Friday, 4 September 2015

Order Flow Misunderstood + Consistency

Going through the websites of trading software vendors and trading education, I see that the words "order flow" have become a buzz word to sell. Sadly, most of what I've seen has little to do with what order flow really is.

Maybe I am being charitable, but perhaps the reason for this misinformation is that very few of these vendors or so called educators have actually traded order flow. The purest form of order flow was the live face to face trading that took place in the pits. In the pits, we were the market and what we did was the order flow.
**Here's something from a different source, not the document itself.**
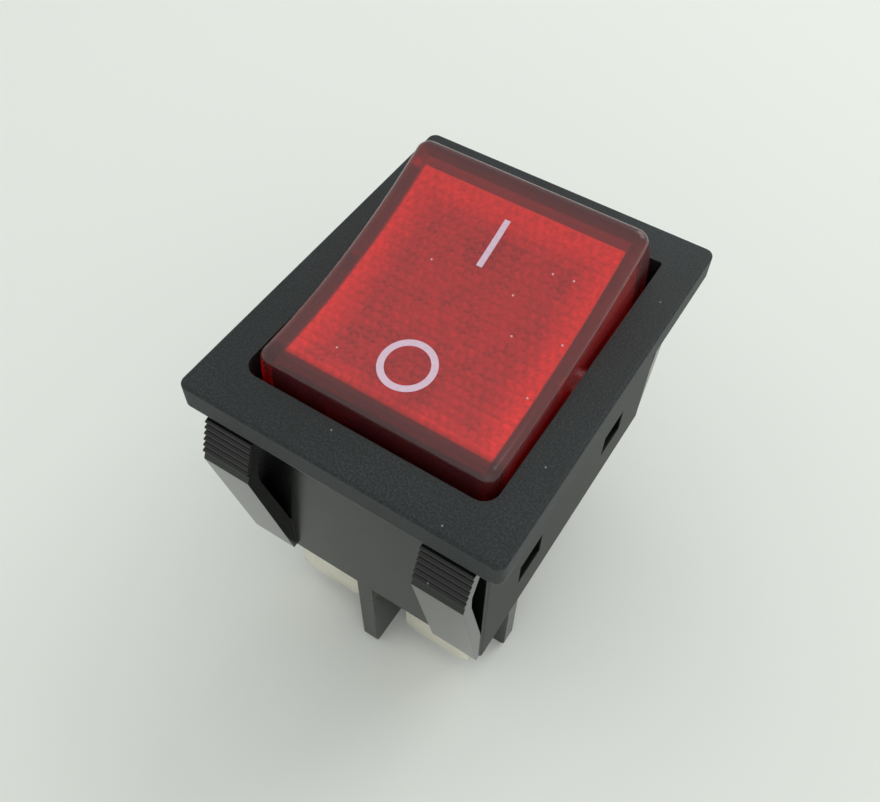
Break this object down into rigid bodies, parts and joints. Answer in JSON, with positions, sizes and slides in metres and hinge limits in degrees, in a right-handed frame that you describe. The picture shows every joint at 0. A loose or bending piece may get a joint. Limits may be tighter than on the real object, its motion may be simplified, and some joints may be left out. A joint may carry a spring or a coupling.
{
  "type": "panel rocker switch",
  "caption": "Snap-in panel rocker switch with a red illuminated rocker, black housing with snap wings, and flat blade terminals underneath.",
  "frame": {"origin": "middle of the panel cut-out, in the plane of the bezel's underside that meets the panel", "axes": "+Z out of the panel towards the user, +Y towards the rocker's ON end, X across the switch; stored in the OFF position"},
  "size_m": [0.025, 0.0332, 0.0358],
  "materials": {
    "black_nylon": "fine matt texture",
    "red_lens": "glossy, tinted clear",
    "white_print": "satin print",
    "white_plastic": "satin",
    "silvered_blade": "satin plated",
    "contact_silver": "satin",
    "contact_strip": "satin",
    "brass_pin": "turned",
    "spring_steel": "satin",
    "lamp_glass": "clear",
    "resistor_body": "lacquered",
    "tinned_wire": "satin"
  },
  "bodies": {
    "housing": {"housing": "black_nylon", "line_terminal_left": "silvered_blade", "common_terminal_left": "silvered_blade", "fixed_contact_left": "contact_silver", "line_terminal_right": "silvered_blade", "common_terminal_right": "silvered_blade", "fixed_contact_right": "contact_silver"},
    "rocker": {"rocker_lens": "red_lens", "on_mark": "white_print", "off_mark": "white_print", "diffuser": "white_plastic", "lamp_carrier": "white_plastic", "neon_lamp": "lamp_glass", "lamp_resistor": "resistor_body", "lamp_lead": "tinned_wire", "link_lead": "tinned_wire", "resistor_lead": "tinned_wire", "plunger_spring_left": "spring_steel", "plunger_spring_right": "spring_steel"},
    "lever_left": {"contact_lever_left": "contact_strip", "moving_contact_left": "contact_silver"},
    "plunger_left": {"plunger_left": "brass_pin"},
    "lever_right": {"contact_lever_right": "contact_strip", "moving_contact_right": "contact_silver"},
    "plunger_right": {"plunger_right": "brass_pin"}
  },
  "joints": [
    {"name": "rocker_hinge", "type": "hinge", "parent": "housing", "child": "rocker", "pos_m": [0, 0, 0.00035], "axis": [-1, 0, 0], "range_deg": [0, 25]},
    {"name": "lever_left_hinge", "type": "hinge", "parent": "housing", "child": "lever_left", "pos_m": [-0.0055, 0, -0.01134], "axis": [1, 0, 0], "range_deg": [0, 9]},
    {"name": "plunger_left_slide", "type": "slide", "parent": "rocker", "child": "plunger_left", "axis": [0, -0.2164, 0.9763], "range_m": [0, 0.0005], "stiffness_N_per_m": 400, "deforming": ["plunger_spring_left"]},
    {"name": "lever_right_hinge", "type": "hinge", "parent": "housing", "child": "lever_right", "pos_m": [0.0055, 0, -0.01134], "axis": [1, 0, 0], "range_deg": [0, 9]},
    {"name": "plunger_right_slide", "type": "slide", "parent": "rocker", "child": "plunger_right", "axis": [0, -0.2164, 0.9763], "range_m": [0, 0.0005], "stiffness_N_per_m": 400, "deforming": ["plunger_spring_right"]}
  ],
  "couplings": [
    {"joint": "lever_left_hinge", "follows": "rocker_hinge", "ratio": 0.36},
    {"joint": "lever_right_hinge", "follows": "rocker_hinge", "ratio": 0.36}
  ]
}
Now, with electronic markets, traders are one step removed from order flow. We are all pushing orders into a bucket where they are electronically matched. Without that pit experience, this new type of order flow is much more difficult to understand. Looking at just what is traded on the bid and what is traded on the ask is not the answer as it misses the basis of what needs to be seen: the flow.
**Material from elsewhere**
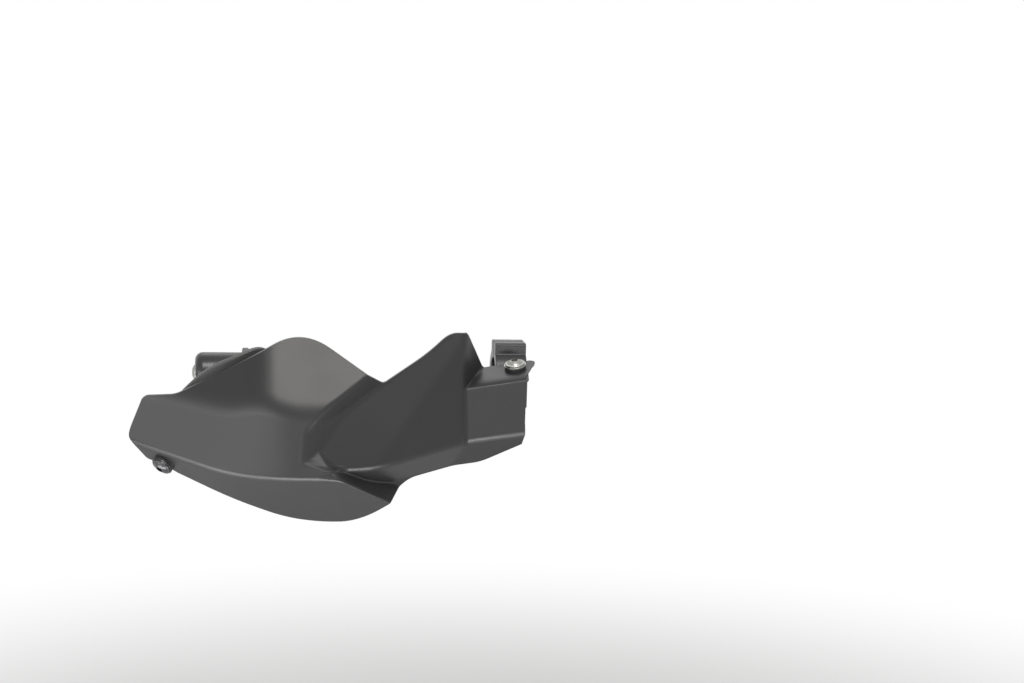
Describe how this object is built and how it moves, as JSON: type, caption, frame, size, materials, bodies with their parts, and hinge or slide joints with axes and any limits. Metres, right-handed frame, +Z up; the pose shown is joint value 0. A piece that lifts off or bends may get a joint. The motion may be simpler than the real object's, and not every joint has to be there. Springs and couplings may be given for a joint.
{
  "type": "motorcycle hand guard",
  "caption": "Faceted plastic hand guard for the left end of a motorcycle handlebar, held by a bar end bracket and a bar clamp.",
  "frame": {"origin": "centre of the inner clamp's bore, on the axis of the handlebar", "axes": "+X inboard along the handlebar, +Y to the rider, +Z up, so the shell's front face looks to -Y"},
  "size_m": [0.2584, 0.1163, 0.1201],
  "materials": {
    "shell_plastic": "injection moulded, fine even grain, satin black",
    "coated_steel": "black powder coat, semi-matt",
    "black_alloy": "black anodised and bead blasted, satin",
    "screw_steel": "zinc plated, bright",
    "dark_screw": "black oxide, oiled, shiny",
    "black_rubber": "moulded, matt"
  },
  "bodies": {
    "root": {"guard_shell": "shell_plastic", "bar_end_bracket": "coated_steel", "bar_end_weight": "black_alloy", "bar_end_screw": "screw_steel", "expander_washer": "screw_steel", "expander_sleeve": "black_rubber", "expander_cone": "screw_steel", "tip_screw": "dark_screw", "tip_washer": "dark_screw", "tip_grommet": "black_rubber", "tip_nut": "screw_steel", "ledge_screw": "screw_steel", "ledge_washer": "screw_steel", "ledge_grommet": "black_rubber", "ledge_nut": "screw_steel", "clamp_arm": "coated_steel", "clamp_front": "black_alloy", "clamp_rear": "black_alloy", "clamp_screw_upper": "screw_steel", "clamp_screw_lower": "screw_steel", "clamp_washer_upper": "screw_steel", "clamp_washer_lower": "screw_steel", "arm_screw": "screw_steel", "arm_washer": "screw_steel"}
  },
  "joints": []
}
Markets continue in a specific direction until they don't. This up and down flow takes place on every time frame. A successful trader picks one of these time frames and trades the ebb and flow of the orders. That's how we make money consistently. Understanding how this ebb and flow happens and being able to see and track it is fundamental to being CP. There are three trade locations that are important to understand and to watch the flow move between them:

  • Over bought
  • Over sold
  • Mean
That's what we traded on the floor and that's what I trade today. Context-Trader and it's buttons allow me to be as quick and disciplined as I was on the floor. A trader needs to use every edge available to compete and the competition with the algos and HFTs is getting stronger.
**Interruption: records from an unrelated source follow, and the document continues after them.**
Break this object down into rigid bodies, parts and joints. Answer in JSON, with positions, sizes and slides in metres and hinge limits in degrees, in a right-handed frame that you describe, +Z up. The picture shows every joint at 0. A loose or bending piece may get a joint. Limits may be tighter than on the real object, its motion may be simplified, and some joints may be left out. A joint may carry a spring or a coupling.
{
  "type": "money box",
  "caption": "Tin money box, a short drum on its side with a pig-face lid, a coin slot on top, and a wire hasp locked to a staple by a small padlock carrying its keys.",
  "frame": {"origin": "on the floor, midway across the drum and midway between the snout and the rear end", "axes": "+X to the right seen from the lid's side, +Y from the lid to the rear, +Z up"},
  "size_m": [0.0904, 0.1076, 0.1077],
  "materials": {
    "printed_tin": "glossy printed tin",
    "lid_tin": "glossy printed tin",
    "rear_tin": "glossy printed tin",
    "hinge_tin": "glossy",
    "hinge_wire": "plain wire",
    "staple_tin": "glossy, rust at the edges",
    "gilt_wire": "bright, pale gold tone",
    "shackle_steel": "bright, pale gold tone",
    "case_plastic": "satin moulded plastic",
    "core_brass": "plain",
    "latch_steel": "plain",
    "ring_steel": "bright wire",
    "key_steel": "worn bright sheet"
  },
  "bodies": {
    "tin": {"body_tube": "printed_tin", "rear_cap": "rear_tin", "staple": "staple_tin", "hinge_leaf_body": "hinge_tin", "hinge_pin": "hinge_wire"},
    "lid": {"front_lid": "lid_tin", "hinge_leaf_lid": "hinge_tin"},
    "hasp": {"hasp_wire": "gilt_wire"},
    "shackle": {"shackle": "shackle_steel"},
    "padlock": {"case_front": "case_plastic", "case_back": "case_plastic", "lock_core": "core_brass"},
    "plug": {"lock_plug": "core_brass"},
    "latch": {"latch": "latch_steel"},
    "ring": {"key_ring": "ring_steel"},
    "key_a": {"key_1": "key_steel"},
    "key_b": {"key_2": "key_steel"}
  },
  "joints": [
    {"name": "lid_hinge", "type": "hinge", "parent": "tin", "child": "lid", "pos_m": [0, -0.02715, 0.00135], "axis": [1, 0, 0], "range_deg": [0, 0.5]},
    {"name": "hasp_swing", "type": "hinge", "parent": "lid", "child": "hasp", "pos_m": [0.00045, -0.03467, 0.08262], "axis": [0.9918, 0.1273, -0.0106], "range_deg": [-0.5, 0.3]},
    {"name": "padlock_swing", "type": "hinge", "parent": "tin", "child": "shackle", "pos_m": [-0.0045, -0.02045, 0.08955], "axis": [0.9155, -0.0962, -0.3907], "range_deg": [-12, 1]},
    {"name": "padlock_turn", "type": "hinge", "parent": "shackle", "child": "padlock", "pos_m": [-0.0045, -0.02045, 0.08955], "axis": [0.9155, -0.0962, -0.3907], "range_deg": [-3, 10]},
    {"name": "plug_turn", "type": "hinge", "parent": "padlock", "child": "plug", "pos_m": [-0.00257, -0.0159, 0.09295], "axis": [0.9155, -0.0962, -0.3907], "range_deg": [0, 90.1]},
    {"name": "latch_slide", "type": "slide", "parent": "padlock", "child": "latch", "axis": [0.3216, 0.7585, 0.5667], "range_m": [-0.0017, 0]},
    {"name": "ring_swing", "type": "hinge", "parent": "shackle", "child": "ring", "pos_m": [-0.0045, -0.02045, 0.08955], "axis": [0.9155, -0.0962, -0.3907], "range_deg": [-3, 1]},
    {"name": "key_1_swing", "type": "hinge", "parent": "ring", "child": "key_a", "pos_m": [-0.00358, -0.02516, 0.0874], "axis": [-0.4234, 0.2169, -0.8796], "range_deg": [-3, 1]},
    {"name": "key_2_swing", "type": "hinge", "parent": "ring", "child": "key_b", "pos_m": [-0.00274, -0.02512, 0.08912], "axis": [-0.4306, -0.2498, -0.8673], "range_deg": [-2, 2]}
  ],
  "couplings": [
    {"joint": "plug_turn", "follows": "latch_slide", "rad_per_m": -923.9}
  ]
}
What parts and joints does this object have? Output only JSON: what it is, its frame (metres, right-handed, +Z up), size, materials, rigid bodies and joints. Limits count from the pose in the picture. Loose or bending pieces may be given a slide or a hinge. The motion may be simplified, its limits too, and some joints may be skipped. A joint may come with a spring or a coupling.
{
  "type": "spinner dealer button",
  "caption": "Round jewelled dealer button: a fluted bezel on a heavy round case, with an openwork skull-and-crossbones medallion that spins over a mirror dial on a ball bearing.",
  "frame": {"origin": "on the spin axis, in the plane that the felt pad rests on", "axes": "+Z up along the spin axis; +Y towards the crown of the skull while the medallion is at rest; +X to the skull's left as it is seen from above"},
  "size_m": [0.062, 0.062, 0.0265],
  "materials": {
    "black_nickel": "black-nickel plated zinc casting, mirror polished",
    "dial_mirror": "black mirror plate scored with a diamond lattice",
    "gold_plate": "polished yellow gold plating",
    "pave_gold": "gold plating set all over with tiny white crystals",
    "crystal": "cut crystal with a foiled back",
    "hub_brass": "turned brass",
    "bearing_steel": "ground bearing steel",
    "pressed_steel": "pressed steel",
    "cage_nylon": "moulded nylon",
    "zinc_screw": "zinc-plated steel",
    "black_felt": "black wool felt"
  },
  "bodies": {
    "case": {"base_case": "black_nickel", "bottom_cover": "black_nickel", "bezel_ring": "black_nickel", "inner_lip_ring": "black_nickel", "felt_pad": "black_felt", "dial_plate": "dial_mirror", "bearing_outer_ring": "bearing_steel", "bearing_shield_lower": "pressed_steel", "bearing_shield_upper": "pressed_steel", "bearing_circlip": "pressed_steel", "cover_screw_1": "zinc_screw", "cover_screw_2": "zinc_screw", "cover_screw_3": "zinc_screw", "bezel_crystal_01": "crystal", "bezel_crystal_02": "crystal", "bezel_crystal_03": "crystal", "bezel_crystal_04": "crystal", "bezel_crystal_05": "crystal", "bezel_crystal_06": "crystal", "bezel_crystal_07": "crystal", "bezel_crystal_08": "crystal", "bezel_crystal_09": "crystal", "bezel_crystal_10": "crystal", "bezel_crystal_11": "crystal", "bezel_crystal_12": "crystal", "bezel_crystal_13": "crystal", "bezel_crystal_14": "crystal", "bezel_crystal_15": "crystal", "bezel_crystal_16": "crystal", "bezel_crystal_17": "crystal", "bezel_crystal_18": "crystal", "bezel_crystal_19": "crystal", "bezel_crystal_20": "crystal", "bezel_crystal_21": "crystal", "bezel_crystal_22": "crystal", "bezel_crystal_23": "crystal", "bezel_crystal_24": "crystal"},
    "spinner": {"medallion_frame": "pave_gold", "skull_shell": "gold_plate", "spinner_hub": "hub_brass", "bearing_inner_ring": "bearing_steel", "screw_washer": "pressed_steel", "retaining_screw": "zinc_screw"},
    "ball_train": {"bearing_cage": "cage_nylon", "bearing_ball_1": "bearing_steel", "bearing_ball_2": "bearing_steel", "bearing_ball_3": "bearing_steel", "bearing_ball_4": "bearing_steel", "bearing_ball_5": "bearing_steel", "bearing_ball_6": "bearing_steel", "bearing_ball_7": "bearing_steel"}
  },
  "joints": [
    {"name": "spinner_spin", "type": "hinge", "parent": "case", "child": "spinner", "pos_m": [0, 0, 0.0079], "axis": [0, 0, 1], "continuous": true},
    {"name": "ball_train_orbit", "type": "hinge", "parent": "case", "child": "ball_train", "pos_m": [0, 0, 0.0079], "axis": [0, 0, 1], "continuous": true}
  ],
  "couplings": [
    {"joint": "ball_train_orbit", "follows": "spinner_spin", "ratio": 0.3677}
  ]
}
I'm posting this morning's DAX trade on a 1 lot basis as I was doing a training session and wanted to demonstrate the consistency between today and the previous P&L post, both in money and in win rate and other stats. The credit goes to the methodology and the software tools I'm using. I'm posting not out of boastfulness but to encourage everyone to trade the real order flow not some mythical invention of people who have never traded it. 





4 comments:

  1. Hello Boss,

    You nailed that one on the head.
    "Order flow" is the soup of the day and the silverware it
    is served with is a fork called bid/ask.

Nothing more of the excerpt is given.